Archive for the ‘ AR ’ Category

Future of Conference Posters?

Last month I entered a poster into the UCL Graduate School Poster Competition and was lucky enough to win first prize. I find conference posters a bit of a strange animal. The poster session always seems to take place over lunchtime or the coffee break and more often than not the person who made the poster isn’t around to talk you through it. You are then usually left with a poster that has masses of text, that either has too much detail or not enough, and the whole thing can get quickly boring.

I wanted to challenge this a little bit, and as my poster subject was my work with AR, I was provided with the perfect opportunity. The poster was a pretty simple (but hopefully striking) design, a pair of old school binoculars looking at some rocks on Leskernick Hill, Bodmin Moor. The area within the binoculars shows some roundhouses  – giving the impression that looking through the bins reveals the ancient landscape.

My winning poster

I tried to keep the text to a bare minimum so that the poster was dominated by the binoculars. However, this being an AR project, there was a bit of a twist. Using the Junaio API I augmented the poster with a video that overlaid the whole thing when viewed through a smartphone or tablet. The video showed the binoculars moving around the poster, revealing more of the roundhouses.

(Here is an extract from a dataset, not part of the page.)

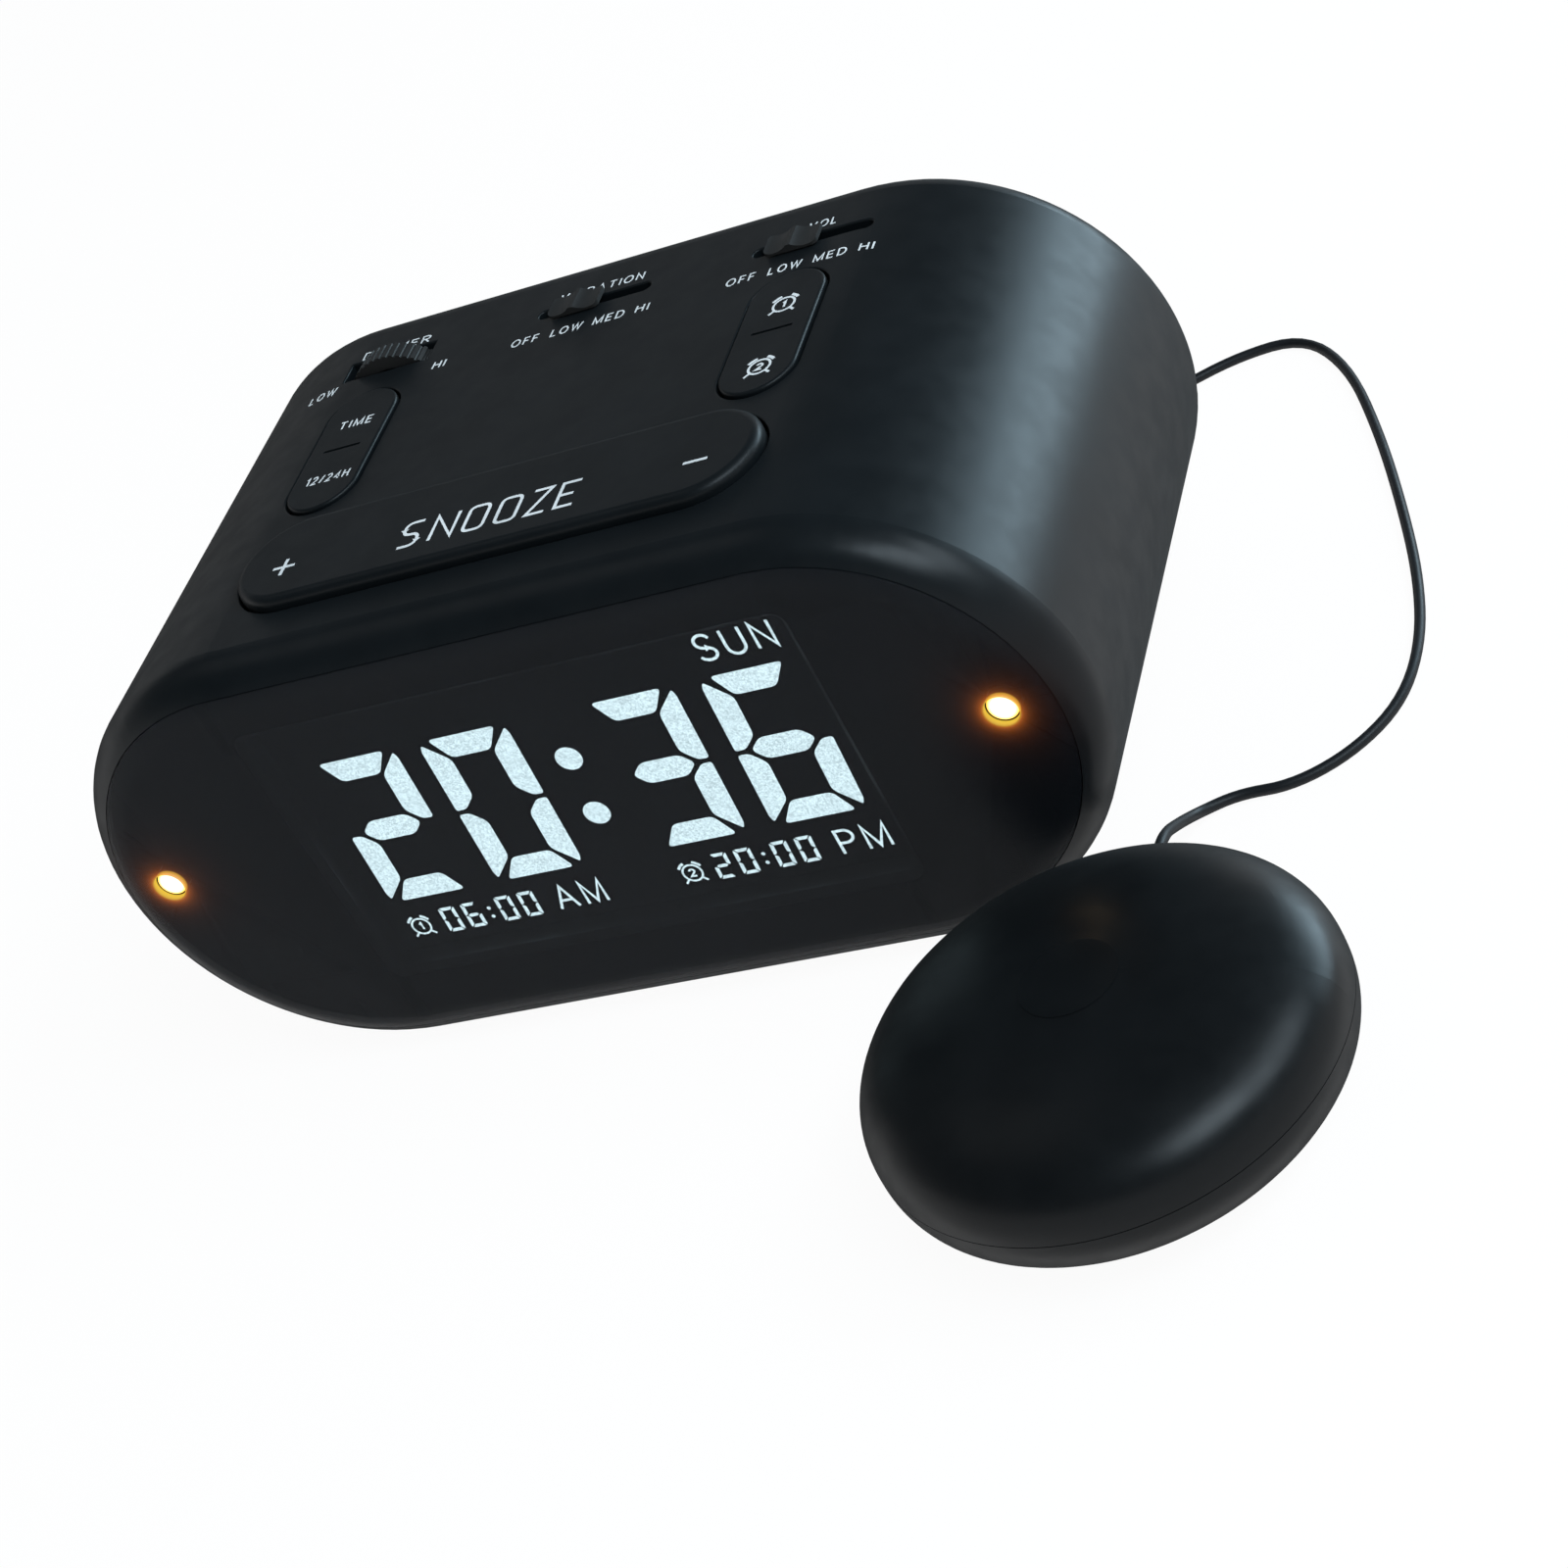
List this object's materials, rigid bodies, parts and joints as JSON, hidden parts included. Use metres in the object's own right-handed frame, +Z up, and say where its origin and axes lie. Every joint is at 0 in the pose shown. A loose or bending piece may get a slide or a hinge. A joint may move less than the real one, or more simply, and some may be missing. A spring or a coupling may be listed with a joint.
{
  "type": "bed shaker alarm clock",
  "caption": "Bedside clock with rounded ends, a wide display behind a dark lens, controls on top, and a round vibrating pad on a thin cord.",
  "frame": {"origin": "centre of the clock's foot ring, on the surface that it stands on", "axes": "+X to the viewer's right, +Y towards the back of the clock, +Z up"},
  "size_m": [0.2067, 0.2264, 0.0833],
  "materials": {
    "case_plastic": "satin, soft-touch black",
    "key_plastic": "satin black",
    "pad_plastic": "soft-touch black",
    "black_plastic": "moulded",
    "white_plastic": "moulded",
    "plug_plastic": "moulded",
    "tinted_lens": "polished, dark tint",
    "display_glass": "black display face",
    "light_pipe": "clear",
    "amber_lamp": "clear amber",
    "circuit_board": "solder mask",
    "steel_screws": "blackened",
    "steel_pins": "ground",
    "steel_parts": "black",
    "motor_can": "plated",
    "weight_steel": "sintered",
    "cell_steel": "plated",
    "paper_cone": "pressed paper",
    "foam": "closed-cell foam",
    "rubber_foot": "matte",
    "cord_rubber": "satin",
    "ribbon_grey": "flat cable",
    "tie_fabric": "hook and loop"
  },
  "bodies": {
    "clock": {"case_shell": "case_plastic", "front_lens": "tinted_lens", "back_cover": "case_plastic", "cover_screws": "steel_screws", "display_gasket": "foam", "display_panel": "display_glass", "display_housing": "white_plastic", "main_board": "circuit_board", "main_board_screws": "steel_screws", "light_pipes": "light_pipe", "signal_leds": "amber_lamp", "key_board": "circuit_board", "key_board_screws": "steel_screws", "tact_switches": "black_plastic", "rocker_pins": "steel_pins", "dimmer_pot": "black_plastic", "slide_switches": "black_plastic", "speaker_basket": "steel_parts", "speaker_cone": "paper_cone", "speaker_screws": "steel_screws", "socket_board": "circuit_board", "socket_board_screws": "steel_screws", "dc_socket": "black_plastic", "shaker_jack": "black_plastic", "coin_cell": "cell_steel", "cell_contacts": "cell_steel", "battery_door": "case_plastic", "battery_door_screw": "steel_screws", "foot_ring": "rubber_foot", "key_ribbon": "ribbon_grey", "socket_ribbon": "ribbon_grey", "speaker_lead": "ribbon_grey", "shaker_top_shell": "pad_plastic", "shaker_bottom_shell": "pad_plastic", "shaker_screws": "steel_screws", "shaker_motor": "motor_can", "motor_cradles": "foam", "shaker_gland": "cord_rubber", "cord_front": "cord_rubber", "cord_coil": "cord_rubber", "cord_rear": "cord_rubber", "cord_tie": "tie_fabric", "cord_plug": "plug_plastic"},
    "snooze_slide": {"snooze_carrier": "white_plastic", "snooze_pin": "steel_pins"},
    "snooze_key": {"snooze_bar": "key_plastic"},
    "time_key": {"time_rocker": "key_plastic"},
    "alarm_key": {"alarm_rocker": "key_plastic"},
    "dimmer": {"dimmer_wheel": "key_plastic"},
    "vibration_slider": {"vibration_knob": "key_plastic"},
    "volume_slider": {"volume_knob": "key_plastic"},
    "shaker_rotor": {"motor_shaft": "steel_pins", "eccentric_weight": "weight_steel"}
  },
  "joints": [
    {"name": "snooze_press", "type": "slide", "parent": "clock", "child": "snooze_slide", "axis": [0, 0, -1], "range_m": [0, 0.001], "stiffness_N_per_m": 900, "springref_m": -0.001},
    {"name": "snooze_rock", "type": "hinge", "parent": "snooze_slide", "child": "snooze_key", "pos_m": [0, -0.0237, 0.0764], "axis": [0, 1, 0], "range_deg": [-1.2, 1.2], "stiffness_Nm_per_rad": 1.2},
    {"name": "time_rock", "type": "hinge", "parent": "clock", "child": "time_key", "pos_m": [-0.04, 0.0082, 0.0764], "axis": [1, 0, 0], "range_deg": [-3, 3], "stiffness_Nm_per_rad": 0.2},
    {"name": "alarm_rock", "type": "hinge", "parent": "clock", "child": "alarm_key", "pos_m": [0.04, 0.0082, 0.0764], "axis": [1, 0, 0], "range_deg": [-3, 3], "stiffness_Nm_per_rad": 0.2},
    {"name": "dimmer_turn", "type": "hinge", "parent": "clock", "child": "dimmer", "pos_m": [-0.0401, 0.0335, 0.0733], "axis": [0, 1, 0], "range_deg": [-135, 135]},
    {"name": "vibration_select", "type": "slide", "parent": "clock", "child": "vibration_slider", "axis": [1, 0, 0], "range_m": [-0.0062, 0.0124]},
    {"name": "volume_select", "type": "slide", "parent": "clock", "child": "volume_slider", "axis": [1, 0, 0], "range_m": [-0.0062, 0.0124]},
    {"name": "motor_spin", "type": "hinge", "parent": "clock", "child": "shaker_rotor", "pos_m": [0.0843, -0.0892, 0.01375], "axis": [1, 0, 0], "continuous": true}
  ]
}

I am increasingly finding that the best way to explain AR is to give someone an example of it. It was a bit of a gamble, as in order to see the AR content the viewer needed to have a smartphone, have an app to scan the QR code on the poster and have good enough internet access to install and run the Junaio app. The main judge of the competition wasn’t at the prize-giving, so I didn’t get any feedback or a chance to ask if they had seen the AR content, but they awarded it first prize so I hope they did!

I am of course not the first person to use AR in a poster, but I am sure that it will become a lot more popular as it really is an excellent way of adding content to a poster, without being too intrusive. I guess at the moment it could be seen as being a little gimmicky, however this isn’t all that bad when trying to attract people to your poster and your research. One of the important things to remember though is that the poster needs to be able to stand on it’s own without the AR content, as it is quite an ask at the moment to get people to download an app on their phone just to learn more about your research.

The process of adding the content via the Junaio app also wasn’t quite as easy as I had hoped, mainly because the video itself had to be made into a 3D object and be of a very low quality and in a special .3g2 format to enable it to be delivered fast to a mobile device. You immediately lose your audience if they have to wait 2 minutes for your content to download and the .3g2 format was specifically designed to look ok on a smartphone screen and be small enough to download quickly. However, as you can see from the video above, the quality is pretty poor. I created the animation using 3D Studio Max, and then rendered it out to a number of tiffs. I then used ffmpeg to render the tiffs to a video and encoded it into the .3g2 format. The Junaio developer website has instructions for how to do all of this, but it is not really for the faint of heart.  Junaio provides a number of sample PHP scripts that can be run on your own server to deliver the content, and their trouble-shooting process is really excellent. So if you have your own webserver and are happy with tweaking some scripts then you can do some really quite nice stuff. I should note that they also have a simple upload interface for creating simple AR ‘channels’ which is a great way of quickly getting things up there – but doesn’t allow you to have total control or upload videos. But, if you want to pop a simple 3D model on your conference poster, then the Junaio Channel Creator is the app for you! The other thing to remember if you want to augment your own conference poster, is that the channels can take up to a week to be approved by Junaio, so you can’t leave it all to the last minute!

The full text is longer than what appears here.